Futbol dünyanın en basit oyunudur.
11 kişiyle oynanır.
Arkadaşından topu almak için boşa kaçacak topla buluşunca da boştaki arkadaşına atacaksın.
Bu kadar…
Bu dediklerimi yapabilmek için karşılaşma öncesinde iyi çalışacak ve güçlü olacaksın.
Sahada yardımlaşacak, laubalilik yapmayacaksın.
Bunlar yapmak yerine artistik düşüncelere saplanır, rakibine bacak arası atmaya çalışırsan en azından rakibini sinirlendirirsin.
Bütün bunları yazdıktan sonra 19 Mayıs Stadı’nın elektrik kesintisi ve karşılaşmanın tehirine gelelim.

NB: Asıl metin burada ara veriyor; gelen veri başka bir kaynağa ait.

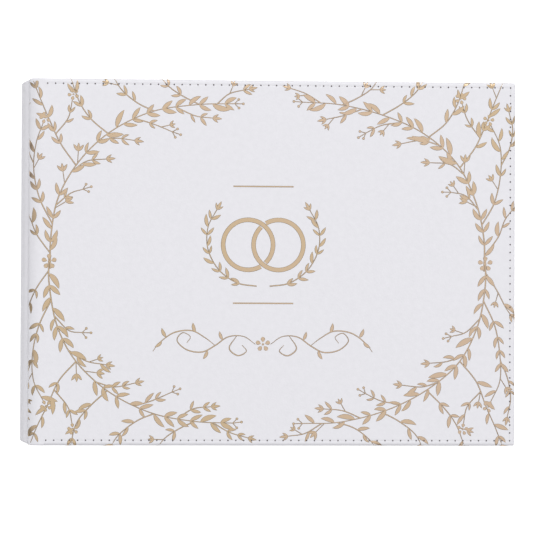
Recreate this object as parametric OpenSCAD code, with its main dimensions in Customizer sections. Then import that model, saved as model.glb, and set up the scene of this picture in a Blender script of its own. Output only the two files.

Samsunspor ilk 11 dakikası oynandıktan sonra elektrik sisteminin azizliğine uğrayan karşılaşmaya çok iyi başlamıştı.
11’ dakikadan sonrasına ise iyi başlayamadı.
Ne birinci, ne ikinci ne de üçüncü bölgede bir varlık gösteremedi.
Haliyle de sahada daha diri ve gol için oynanan takım olarak görünen Denizlispor oldu.
Samsunspor’da organize, konsantrasyon ve yardımlaşma eksikti.
Rakipten çok zor olarak kazanılan toplar çok çabuk ve güçsüzlük nedeniyle kaybedildi.
İlk yarının özeti buydu.
Gelelim ikinci yarıya.
Biz geldik de Samsunspor yine gelemedi.
İlk yarıda, 39 dakikalık bölümde rakip kaleye bir tek şut çekemeyen Samsunspor umudunu ikinci yarıya bıraktı.
Oyunu da rakip sahaya yıktı, ancak üçüncü bölgede yine başarılı olamadı.
Kırmızı Beyazlı ekip, rakip kaleye ilk şutunu Erdem ile 61’ dakikada atabildi, o da çerçeveyi bulmadı.
Samsunspor 80. dakikada Defanstan Canberk’i çıkardı yerine stoper Lokman’ı aldı ve ileri ucun ortasına gönderdi.
Ve goller bu değişiklikten sonra geldi.
Sakın ola ki bu dönüşün adına “Muhteşem” demesin kimse.